Directed by Ingmar Bergman — whose birth centenary was marked this week — at 281 minutes long, its unwieldly length presents an intimidating canvas, yet the claustrophobic intimacy of its gaze is unprecedented: The two leads are alone in nearly every scene, many of which play out for more than a half-hour at a time.
Premiered in 1973, the work is technically a TV mini-series, but such is its legend that theaters continue to program its nearly five-hour arc in its entirety. A three-hour cinematic edit was prepared for US theater consumption a year later (it won the Golden Globe Award for Best Foreign Language Film, but was ruled ineligible for the corresponding Oscar).
Not a lot a happens but, then again, everything does. Shot over four months on a shoestring budget, its six chapters punctuate the period of a decade. The audience are voyeurs, dropped amid the precious and pivotal moments which may not make up a life, but come to define it.
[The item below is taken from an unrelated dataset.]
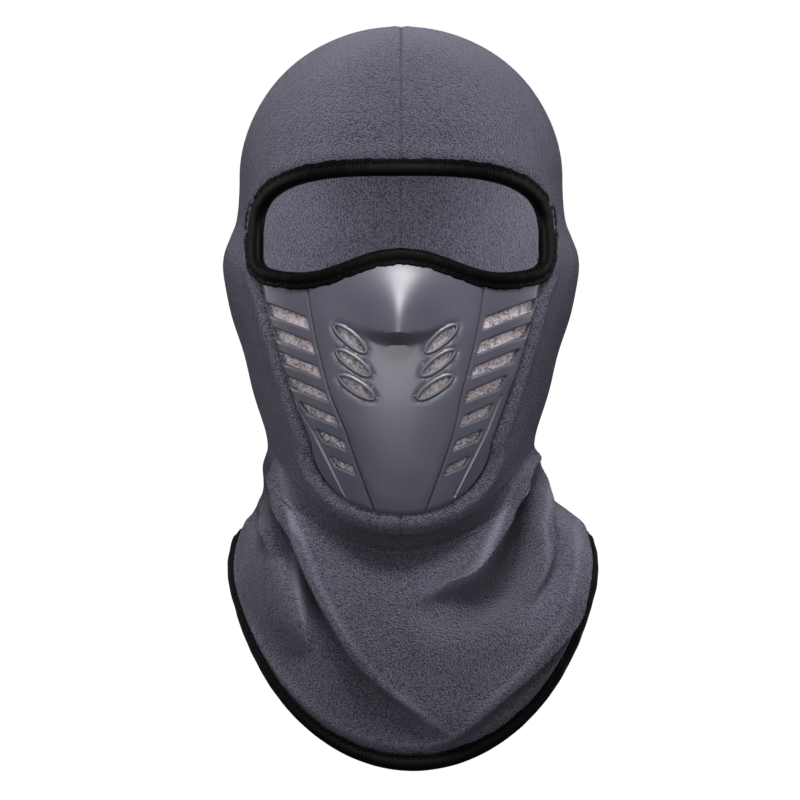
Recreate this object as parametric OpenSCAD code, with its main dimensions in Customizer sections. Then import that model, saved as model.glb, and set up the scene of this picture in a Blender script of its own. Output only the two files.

We meet the affluent Swedish couple Marianne and Johan — played by regular screen collaborators Liv Ullmann and Erland Josephson, both of whom clocked at least 10 Bergman credits — gloating about ten years’ happy marriage to a visiting reporter. This opening magazine photoshoot is the only time we see their two children on camera, and inevitably the image projected is as glossy, reflective and disposable as the paper it will be printed on.
The pressures, pains and communication breakdowns which tear this unsuited pair apart are sadly familiar. The series was blamed for a spike in European divorce rates. It may be difficult to survive the piece liking either lead, but impossible not to emerge sharing deep pathos with them both. Sadly, much of the script is said to be drawn from Bergman’s real-life off-screen relationship with Ullmann.
It’s a hideously humane, surgical close-up likely to leave even the happiest couple groping into the ether on their way out of the cinema.